Give back only the lines in the records below from the one with "shape.to_mesh(mesh)" to the one with "low, high = Vector((1e9,)", both inclusive, word for word.
::: Rows :::
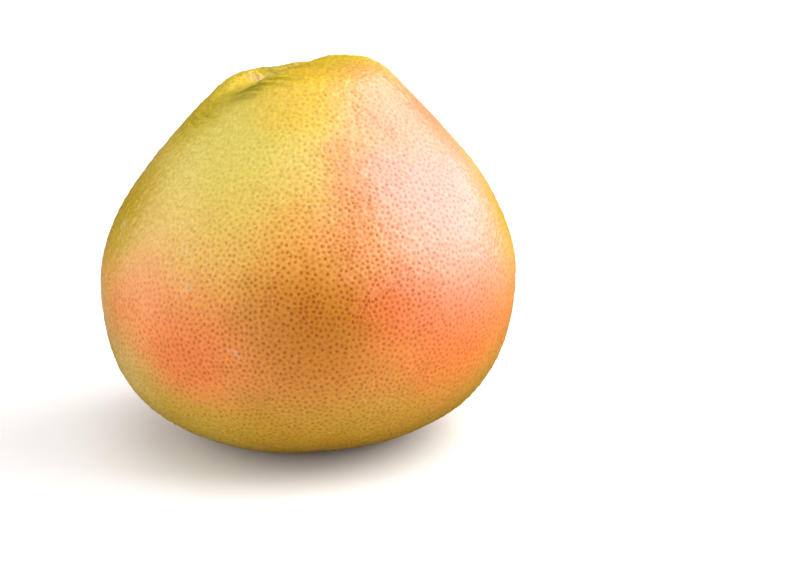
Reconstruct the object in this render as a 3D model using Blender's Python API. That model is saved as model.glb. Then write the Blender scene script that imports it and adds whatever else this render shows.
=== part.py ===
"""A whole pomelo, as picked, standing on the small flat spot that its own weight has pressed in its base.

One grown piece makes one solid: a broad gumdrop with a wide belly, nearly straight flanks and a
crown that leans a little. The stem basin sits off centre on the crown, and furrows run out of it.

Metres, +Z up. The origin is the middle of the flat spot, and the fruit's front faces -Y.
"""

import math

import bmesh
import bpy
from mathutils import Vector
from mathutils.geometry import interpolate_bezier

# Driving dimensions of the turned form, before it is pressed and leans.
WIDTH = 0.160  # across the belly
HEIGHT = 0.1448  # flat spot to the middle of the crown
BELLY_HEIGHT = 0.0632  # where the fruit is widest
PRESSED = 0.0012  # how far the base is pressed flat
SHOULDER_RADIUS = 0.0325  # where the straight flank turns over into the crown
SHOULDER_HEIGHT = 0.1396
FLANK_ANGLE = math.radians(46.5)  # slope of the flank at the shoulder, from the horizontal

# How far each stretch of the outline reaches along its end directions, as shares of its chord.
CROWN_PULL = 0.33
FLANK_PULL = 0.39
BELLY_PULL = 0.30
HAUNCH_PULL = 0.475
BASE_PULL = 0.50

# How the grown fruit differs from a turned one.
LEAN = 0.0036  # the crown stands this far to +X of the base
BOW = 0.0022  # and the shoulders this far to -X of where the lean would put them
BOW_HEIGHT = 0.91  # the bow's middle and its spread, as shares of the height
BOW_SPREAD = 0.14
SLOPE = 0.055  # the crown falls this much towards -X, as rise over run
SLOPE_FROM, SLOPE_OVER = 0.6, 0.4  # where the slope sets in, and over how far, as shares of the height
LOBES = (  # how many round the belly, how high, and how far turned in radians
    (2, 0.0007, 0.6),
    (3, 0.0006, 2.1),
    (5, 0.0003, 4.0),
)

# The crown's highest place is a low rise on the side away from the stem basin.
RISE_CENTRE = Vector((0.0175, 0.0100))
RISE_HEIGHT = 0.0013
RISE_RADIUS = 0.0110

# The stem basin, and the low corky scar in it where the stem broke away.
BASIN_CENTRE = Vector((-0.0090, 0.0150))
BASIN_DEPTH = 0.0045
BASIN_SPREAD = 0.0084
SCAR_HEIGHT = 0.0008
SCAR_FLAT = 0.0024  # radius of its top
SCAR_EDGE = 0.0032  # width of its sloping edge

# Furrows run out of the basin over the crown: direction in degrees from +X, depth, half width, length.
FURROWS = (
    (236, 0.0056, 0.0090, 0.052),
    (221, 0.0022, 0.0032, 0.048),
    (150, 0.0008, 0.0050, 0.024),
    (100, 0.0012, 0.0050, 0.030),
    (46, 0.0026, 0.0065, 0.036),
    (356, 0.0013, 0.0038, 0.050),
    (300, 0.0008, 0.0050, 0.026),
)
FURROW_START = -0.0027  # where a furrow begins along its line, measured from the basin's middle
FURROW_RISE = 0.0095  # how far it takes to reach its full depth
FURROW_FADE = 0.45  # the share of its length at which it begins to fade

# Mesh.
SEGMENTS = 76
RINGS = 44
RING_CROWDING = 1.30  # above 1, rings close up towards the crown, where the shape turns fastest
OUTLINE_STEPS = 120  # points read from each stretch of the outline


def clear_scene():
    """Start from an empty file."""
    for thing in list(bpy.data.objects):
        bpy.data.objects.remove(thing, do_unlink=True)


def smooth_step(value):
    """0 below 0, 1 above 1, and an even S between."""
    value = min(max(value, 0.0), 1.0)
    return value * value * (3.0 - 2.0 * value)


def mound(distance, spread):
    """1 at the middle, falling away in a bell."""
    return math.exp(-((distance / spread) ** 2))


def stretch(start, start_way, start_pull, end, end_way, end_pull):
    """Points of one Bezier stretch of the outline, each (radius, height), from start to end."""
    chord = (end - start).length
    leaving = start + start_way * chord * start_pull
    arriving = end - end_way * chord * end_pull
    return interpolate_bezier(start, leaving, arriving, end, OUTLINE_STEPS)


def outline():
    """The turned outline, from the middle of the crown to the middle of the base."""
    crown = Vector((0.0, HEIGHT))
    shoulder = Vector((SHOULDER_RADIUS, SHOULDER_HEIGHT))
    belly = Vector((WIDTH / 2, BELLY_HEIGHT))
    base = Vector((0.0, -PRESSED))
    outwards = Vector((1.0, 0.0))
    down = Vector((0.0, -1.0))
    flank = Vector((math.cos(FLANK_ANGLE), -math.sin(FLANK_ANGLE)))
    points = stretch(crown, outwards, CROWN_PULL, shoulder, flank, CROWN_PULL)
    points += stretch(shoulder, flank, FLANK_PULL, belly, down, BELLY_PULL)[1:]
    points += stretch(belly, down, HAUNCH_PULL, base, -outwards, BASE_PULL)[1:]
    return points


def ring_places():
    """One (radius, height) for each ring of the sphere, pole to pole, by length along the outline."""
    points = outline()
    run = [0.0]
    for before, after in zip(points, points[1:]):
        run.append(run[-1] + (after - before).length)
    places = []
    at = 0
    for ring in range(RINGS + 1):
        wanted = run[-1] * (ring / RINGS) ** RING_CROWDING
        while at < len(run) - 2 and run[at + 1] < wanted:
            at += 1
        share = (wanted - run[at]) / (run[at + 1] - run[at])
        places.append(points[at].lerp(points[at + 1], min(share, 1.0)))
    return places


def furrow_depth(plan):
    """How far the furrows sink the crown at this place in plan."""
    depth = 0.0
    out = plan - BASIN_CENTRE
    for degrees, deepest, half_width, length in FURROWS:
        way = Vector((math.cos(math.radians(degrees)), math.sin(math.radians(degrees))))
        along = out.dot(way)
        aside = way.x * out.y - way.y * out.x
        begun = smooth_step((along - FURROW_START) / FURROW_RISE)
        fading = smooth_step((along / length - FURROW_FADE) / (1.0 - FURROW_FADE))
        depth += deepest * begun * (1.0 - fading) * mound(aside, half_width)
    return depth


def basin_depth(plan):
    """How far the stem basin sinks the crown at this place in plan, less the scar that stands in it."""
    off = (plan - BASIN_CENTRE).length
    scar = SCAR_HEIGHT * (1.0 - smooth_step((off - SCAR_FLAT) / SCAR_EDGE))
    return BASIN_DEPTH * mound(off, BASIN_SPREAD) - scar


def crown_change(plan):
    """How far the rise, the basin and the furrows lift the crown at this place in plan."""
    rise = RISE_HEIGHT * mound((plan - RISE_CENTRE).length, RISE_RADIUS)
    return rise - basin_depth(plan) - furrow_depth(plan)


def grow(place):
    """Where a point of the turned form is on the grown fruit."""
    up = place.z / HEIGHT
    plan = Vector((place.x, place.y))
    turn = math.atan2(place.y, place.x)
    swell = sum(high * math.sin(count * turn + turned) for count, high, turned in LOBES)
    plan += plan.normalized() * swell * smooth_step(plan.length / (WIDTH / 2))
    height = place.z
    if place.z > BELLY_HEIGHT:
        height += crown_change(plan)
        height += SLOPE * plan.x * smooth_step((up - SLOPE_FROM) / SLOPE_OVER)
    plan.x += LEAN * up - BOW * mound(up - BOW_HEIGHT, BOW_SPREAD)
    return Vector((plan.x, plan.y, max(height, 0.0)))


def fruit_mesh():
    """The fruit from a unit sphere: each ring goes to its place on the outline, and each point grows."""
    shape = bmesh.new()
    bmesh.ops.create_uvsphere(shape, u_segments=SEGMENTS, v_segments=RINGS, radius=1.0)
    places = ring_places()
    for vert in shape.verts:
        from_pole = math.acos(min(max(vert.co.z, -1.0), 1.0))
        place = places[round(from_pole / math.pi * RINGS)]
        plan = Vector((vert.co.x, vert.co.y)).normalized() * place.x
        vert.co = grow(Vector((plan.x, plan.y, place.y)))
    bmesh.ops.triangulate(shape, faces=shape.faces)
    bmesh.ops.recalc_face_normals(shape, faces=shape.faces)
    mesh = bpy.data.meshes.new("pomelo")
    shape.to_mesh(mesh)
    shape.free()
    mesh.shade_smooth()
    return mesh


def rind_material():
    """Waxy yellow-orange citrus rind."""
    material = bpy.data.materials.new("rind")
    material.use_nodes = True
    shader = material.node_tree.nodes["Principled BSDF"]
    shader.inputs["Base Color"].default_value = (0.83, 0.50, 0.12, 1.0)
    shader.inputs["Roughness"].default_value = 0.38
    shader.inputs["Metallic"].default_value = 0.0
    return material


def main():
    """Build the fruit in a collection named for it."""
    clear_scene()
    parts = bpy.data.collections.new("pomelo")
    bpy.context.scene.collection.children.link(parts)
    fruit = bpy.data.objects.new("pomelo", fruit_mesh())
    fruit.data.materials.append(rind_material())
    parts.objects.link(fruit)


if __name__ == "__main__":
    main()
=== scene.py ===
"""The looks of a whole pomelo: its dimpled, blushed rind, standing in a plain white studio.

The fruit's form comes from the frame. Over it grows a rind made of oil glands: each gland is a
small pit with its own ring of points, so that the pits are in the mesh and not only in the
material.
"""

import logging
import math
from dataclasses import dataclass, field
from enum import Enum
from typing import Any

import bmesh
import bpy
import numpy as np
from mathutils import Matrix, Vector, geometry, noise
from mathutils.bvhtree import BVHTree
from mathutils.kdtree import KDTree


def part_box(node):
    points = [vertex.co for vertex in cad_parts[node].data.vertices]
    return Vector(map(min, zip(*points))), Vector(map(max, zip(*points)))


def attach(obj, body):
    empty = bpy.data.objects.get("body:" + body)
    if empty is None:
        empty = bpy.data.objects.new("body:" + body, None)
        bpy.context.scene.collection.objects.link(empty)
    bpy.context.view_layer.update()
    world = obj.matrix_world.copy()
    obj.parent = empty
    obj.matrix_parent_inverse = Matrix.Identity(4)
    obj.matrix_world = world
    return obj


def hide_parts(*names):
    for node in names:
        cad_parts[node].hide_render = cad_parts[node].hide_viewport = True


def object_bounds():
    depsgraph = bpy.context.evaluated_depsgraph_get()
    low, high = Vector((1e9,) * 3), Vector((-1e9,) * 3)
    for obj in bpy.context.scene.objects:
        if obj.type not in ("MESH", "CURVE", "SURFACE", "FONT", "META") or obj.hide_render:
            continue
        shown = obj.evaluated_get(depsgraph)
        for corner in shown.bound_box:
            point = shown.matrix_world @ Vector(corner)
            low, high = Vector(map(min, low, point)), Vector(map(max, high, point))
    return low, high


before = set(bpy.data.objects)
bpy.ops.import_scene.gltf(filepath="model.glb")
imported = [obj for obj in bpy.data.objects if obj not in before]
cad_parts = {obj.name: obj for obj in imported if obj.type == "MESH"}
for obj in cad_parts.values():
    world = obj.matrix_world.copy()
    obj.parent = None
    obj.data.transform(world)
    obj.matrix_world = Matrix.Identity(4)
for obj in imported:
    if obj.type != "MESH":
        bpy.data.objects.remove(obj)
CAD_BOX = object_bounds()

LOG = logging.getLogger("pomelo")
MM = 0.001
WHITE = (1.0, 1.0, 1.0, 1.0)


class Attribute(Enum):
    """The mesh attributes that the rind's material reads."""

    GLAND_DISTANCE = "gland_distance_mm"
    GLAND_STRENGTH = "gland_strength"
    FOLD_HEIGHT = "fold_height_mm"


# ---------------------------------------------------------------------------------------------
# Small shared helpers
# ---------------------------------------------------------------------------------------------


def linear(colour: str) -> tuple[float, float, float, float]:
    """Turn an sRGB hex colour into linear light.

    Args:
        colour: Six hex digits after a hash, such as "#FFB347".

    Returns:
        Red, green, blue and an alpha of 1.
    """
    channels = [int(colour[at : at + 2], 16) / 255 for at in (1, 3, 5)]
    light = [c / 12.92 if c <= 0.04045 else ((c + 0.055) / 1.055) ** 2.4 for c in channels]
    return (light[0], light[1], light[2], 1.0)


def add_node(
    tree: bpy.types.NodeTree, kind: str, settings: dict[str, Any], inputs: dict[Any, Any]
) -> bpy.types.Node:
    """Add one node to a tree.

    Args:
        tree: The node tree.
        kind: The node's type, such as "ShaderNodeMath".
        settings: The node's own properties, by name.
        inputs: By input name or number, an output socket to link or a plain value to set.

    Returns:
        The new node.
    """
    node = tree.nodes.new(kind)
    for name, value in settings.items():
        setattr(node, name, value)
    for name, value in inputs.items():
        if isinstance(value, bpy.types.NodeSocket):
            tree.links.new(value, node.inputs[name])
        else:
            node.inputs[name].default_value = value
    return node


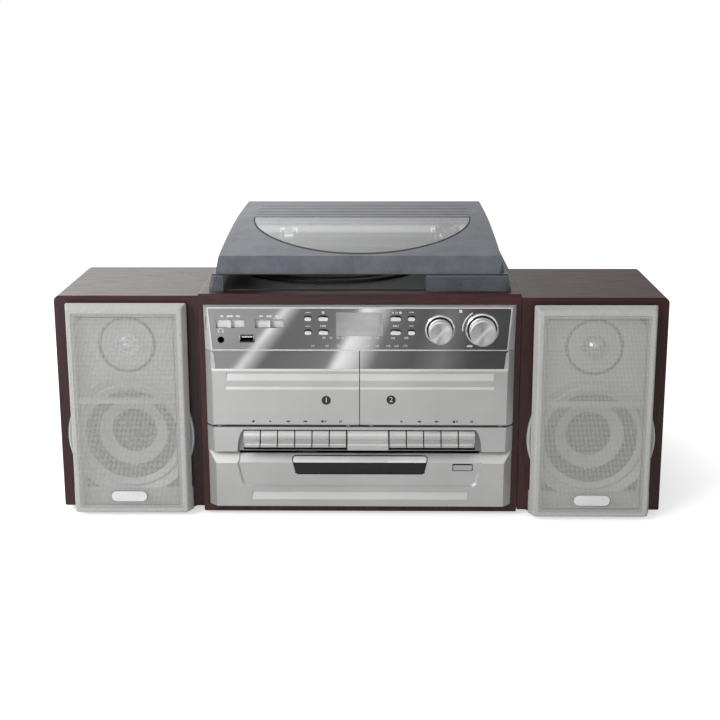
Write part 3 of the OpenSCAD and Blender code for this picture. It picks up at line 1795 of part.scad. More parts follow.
:::
Result below:
    shape.to_mesh(mesh)
    shape.free()
    mesh.shade_smooth()
    return mesh


def rind_material():
    """Waxy yellow-orange citrus rind."""
    material = bpy.data.materials.new("rind")
    material.use_nodes = True
    shader = material.node_tree.nodes["Principled BSDF"]
    shader.inputs["Base Color"].default_value = (0.83, 0.50, 0.12, 1.0)
    shader.inputs["Roughness"].default_value = 0.38
    shader.inputs["Metallic"].default_value = 0.0
    return material


def main():
    """Build the fruit in a collection named for it."""
    clear_scene()
    parts = bpy.data.collections.new("pomelo")
    bpy.context.scene.collection.children.link(parts)
    fruit = bpy.data.objects.new("pomelo", fruit_mesh())
    fruit.data.materials.append(rind_material())
    parts.objects.link(fruit)


if __name__ == "__main__":
    main()
=== scene.py ===
"""The looks of a whole pomelo: its dimpled, blushed rind, standing in a plain white studio.

The fruit's form comes from the frame. Over it grows a rind made of oil glands: each gland is a
small pit with its own ring of points, so that the pits are in the mesh and not only in the
material.
"""

import logging
import math
from dataclasses import dataclass, field
from enum import Enum
from typing import Any

import bmesh
import bpy
import numpy as np
from mathutils import Matrix, Vector, geometry, noise
from mathutils.bvhtree import BVHTree
from mathutils.kdtree import KDTree


def part_box(node):
    points = [vertex.co for vertex in cad_parts[node].data.vertices]
    return Vector(map(min, zip(*points))), Vector(map(max, zip(*points)))


def attach(obj, body):
    empty = bpy.data.objects.get("body:" + body)
    if empty is None:
        empty = bpy.data.objects.new("body:" + body, None)
        bpy.context.scene.collection.objects.link(empty)
    bpy.context.view_layer.update()
    world = obj.matrix_world.copy()
    obj.parent = empty
    obj.matrix_parent_inverse = Matrix.Identity(4)
    obj.matrix_world = world
    return obj


def hide_parts(*names):
    for node in names:
        cad_parts[node].hide_render = cad_parts[node].hide_viewport = True


def object_bounds():
    depsgraph = bpy.context.evaluated_depsgraph_get()
    low, high = Vector((1e9,) * 3), Vector((-1e9,) * 3)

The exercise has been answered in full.